Gartner's research on this points to the real driver: a typical complex B2B purchase now involves six to ten decision makers, each doing their own independent research before the deal moves. More stakeholders means more places for a deal to stall, which means the pipeline sitting in your CRM right now is aging slower toward a close date than it did two years ago. A coverage ratio calculated without accounting for that lag will look healthier than it actually is.
Recalculate your own number this week
You don't need a new tool for this, just an honest look at your last two to four closed quarters.
- Pull your actual win rate by deal-size band, not one blended number. Filter closed-won and closed-lost opportunities from the last two to four quarters.
- Divide 1 by each band's win rate to get that band's real required coverage.
- Re-run your current pipeline against the new targets, band by band, not as one total.
- Flag any band where you're under-covered and treat it as a pipeline generation problem this week, not a forecasting footnote at quarter-end.
- Strip stale deals before you trust the number. Anything sitting open longer than twice your average cycle length should be discounted or removed. A 4x ratio with 30% stale deals is really running closer to 2.8x.
What I did with mine
When I ran this against our own pipeline, our blended win rate looked fine at first glance, close to the 19% market average. But splitting it by deal size showed our largest segment, the deals most of our revenue depends on, was closing closer to 17%. At old-rule 3x coverage we were carrying about half of what that segment actually needed.

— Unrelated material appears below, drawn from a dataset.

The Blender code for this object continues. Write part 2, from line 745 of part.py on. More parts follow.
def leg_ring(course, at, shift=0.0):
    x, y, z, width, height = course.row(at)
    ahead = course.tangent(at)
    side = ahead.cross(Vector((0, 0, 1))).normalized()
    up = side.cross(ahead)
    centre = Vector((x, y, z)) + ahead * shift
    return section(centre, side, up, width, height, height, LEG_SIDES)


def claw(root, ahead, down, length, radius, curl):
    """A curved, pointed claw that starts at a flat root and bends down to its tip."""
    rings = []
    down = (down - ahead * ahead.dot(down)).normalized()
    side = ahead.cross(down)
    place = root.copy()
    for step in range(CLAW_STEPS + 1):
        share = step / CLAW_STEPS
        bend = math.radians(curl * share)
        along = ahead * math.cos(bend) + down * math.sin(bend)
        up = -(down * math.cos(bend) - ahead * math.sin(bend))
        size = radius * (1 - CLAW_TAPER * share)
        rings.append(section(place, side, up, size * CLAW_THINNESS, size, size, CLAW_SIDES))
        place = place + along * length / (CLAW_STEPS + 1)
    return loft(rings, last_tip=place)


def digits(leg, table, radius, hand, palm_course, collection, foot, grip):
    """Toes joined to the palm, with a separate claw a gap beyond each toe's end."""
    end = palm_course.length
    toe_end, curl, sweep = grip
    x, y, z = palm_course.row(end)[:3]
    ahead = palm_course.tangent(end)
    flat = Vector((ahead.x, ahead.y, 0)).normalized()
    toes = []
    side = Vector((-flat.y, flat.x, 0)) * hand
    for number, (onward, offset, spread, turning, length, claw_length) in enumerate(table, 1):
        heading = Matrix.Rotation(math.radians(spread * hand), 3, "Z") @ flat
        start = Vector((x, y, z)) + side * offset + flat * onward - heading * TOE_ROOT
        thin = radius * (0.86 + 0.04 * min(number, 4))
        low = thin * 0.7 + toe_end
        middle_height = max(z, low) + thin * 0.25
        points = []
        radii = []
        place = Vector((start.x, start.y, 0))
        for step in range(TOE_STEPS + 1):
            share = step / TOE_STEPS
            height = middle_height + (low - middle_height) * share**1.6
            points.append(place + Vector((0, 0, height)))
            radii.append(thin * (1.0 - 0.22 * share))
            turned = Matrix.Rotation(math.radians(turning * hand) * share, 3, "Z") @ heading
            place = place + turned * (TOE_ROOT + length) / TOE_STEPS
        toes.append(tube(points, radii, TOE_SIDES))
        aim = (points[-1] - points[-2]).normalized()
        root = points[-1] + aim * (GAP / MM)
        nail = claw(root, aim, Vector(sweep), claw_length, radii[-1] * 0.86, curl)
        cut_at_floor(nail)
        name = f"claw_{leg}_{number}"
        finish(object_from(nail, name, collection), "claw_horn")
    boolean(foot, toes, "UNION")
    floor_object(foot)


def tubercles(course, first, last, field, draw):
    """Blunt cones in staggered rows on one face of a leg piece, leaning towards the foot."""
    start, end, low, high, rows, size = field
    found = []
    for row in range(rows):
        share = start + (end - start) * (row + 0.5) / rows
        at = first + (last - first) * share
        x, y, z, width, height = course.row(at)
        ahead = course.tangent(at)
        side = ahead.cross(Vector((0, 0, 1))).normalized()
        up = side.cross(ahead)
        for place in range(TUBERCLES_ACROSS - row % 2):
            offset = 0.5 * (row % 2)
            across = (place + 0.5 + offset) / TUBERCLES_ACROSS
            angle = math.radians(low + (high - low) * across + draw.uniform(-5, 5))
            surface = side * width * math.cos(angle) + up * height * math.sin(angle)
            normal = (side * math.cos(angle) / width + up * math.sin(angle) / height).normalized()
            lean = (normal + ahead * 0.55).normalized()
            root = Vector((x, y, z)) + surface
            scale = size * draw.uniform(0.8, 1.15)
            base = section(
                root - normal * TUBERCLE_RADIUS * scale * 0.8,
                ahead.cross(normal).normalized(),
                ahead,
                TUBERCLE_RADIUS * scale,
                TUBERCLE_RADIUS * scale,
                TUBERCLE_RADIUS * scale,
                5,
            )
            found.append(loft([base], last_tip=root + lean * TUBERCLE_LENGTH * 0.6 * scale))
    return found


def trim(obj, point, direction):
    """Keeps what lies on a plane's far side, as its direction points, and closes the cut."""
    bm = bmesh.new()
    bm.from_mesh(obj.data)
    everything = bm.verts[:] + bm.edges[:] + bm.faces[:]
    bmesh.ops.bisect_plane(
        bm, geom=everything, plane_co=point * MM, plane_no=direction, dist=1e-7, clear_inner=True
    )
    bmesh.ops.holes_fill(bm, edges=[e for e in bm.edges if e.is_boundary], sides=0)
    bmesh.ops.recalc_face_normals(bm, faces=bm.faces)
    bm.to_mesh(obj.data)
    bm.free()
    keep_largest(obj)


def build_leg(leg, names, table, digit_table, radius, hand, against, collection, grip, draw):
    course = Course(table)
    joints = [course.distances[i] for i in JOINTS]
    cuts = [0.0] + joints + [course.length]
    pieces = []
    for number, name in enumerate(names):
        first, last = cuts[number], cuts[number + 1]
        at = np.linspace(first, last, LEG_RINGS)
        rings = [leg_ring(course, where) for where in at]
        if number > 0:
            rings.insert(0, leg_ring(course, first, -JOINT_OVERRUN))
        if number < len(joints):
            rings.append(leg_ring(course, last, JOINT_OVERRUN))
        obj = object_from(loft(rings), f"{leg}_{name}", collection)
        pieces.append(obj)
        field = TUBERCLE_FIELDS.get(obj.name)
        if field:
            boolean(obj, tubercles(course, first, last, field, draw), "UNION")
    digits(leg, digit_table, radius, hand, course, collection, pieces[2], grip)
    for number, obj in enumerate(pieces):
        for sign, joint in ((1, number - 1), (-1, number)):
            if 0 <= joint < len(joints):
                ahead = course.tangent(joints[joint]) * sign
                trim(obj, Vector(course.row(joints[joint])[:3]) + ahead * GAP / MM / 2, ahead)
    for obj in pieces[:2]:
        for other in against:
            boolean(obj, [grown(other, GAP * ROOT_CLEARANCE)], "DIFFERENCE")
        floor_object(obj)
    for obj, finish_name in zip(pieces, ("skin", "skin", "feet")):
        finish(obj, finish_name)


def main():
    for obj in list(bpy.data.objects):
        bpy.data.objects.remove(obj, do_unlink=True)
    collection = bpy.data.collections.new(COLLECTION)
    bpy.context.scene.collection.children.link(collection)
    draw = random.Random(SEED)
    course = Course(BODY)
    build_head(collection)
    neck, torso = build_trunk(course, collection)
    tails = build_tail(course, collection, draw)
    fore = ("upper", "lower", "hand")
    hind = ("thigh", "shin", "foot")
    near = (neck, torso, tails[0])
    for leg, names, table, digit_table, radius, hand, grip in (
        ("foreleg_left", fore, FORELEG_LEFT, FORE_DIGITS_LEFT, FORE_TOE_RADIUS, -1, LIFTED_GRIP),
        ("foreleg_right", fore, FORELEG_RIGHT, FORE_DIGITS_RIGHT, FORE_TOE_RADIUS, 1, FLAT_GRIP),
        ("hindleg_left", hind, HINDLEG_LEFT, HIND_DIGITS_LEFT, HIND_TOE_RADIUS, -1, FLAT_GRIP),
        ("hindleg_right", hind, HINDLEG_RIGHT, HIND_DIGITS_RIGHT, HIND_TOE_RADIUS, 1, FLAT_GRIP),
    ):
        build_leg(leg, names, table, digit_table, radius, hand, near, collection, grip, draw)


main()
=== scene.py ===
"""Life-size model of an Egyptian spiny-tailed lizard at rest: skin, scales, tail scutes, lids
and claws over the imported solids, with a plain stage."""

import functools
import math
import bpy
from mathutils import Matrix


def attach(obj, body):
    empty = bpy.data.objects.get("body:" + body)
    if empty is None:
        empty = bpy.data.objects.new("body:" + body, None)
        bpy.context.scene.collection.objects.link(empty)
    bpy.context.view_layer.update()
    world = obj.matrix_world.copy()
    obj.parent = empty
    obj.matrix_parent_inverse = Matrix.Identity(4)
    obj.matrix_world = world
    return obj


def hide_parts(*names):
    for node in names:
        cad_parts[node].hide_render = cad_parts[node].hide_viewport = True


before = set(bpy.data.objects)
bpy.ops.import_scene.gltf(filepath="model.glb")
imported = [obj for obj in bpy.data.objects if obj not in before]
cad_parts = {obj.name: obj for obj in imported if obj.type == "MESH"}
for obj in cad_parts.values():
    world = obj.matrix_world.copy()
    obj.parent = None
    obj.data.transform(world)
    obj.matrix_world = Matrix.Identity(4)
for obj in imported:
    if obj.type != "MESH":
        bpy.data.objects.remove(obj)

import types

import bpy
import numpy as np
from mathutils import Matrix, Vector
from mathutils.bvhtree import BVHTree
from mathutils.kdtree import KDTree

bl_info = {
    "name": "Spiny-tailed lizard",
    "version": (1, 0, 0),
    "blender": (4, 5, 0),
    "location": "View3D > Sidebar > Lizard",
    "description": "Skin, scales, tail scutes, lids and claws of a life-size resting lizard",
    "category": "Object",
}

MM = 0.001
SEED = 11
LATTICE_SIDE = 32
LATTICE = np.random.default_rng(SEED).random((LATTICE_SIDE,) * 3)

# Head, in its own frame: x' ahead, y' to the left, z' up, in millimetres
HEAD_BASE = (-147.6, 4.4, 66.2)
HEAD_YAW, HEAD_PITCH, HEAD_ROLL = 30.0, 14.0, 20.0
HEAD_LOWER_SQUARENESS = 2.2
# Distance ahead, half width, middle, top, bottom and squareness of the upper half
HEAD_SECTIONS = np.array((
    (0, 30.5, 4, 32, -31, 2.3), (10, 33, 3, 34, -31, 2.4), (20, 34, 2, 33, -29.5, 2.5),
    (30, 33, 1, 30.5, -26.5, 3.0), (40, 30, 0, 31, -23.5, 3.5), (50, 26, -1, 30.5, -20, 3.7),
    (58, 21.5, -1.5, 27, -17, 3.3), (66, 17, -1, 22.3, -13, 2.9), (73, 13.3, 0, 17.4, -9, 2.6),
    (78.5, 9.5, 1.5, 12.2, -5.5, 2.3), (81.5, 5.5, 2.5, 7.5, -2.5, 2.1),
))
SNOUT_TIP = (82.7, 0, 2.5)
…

The fix wasn't a new tool or a new hire. It was moving two reps' weekly focus from chasing net-new logos in the under-$50K band, where we were already over-covered, to protecting and expanding the larger accounts where the real gap was. Coverage on that band went from 2.8x to 4.9x within six weeks, without adding a single new lead source.
Frequently asked questions
What is a good pipeline coverage ratio in 2026?
There isn't one universal number. Divide 1 by your actual win rate for each deal-size band. At the current market-average 19% win rate, that's roughly 5.3x, but your own number depends entirely on your segment.
Is the 3x pipeline coverage rule still valid?
Only if your win rate is close to 33%. Given the market average fell to 19% in 2025, most teams applying the 3x rule today are significantly under-covered.
Why did win rates drop so much?
Longer sales cycles and larger buying committees. The median complex B2B deal now involves six to ten decision makers, each researching independently, which slows and complicates the path to close.
Should I use one coverage ratio for my whole pipeline?
No. Win rate varies sharply by deal size, from roughly 35-45% under $50K to 15-25% above $100K, so a blended number hides both over-coverage and under-coverage at once.
How often should I recalculate my coverage target?
At minimum every quarter, using trailing win rate data from the last two to four closed quarters. Win rate moves with market conditions, and 2025 showed how fast it can shift.
If your pipeline review still opens with a single blended coverage number, that's the first thing worth changing. Split it by deal size, recheck it against your actual trailing win rate, and you'll usually find the real gap in the segment you assumed was fine.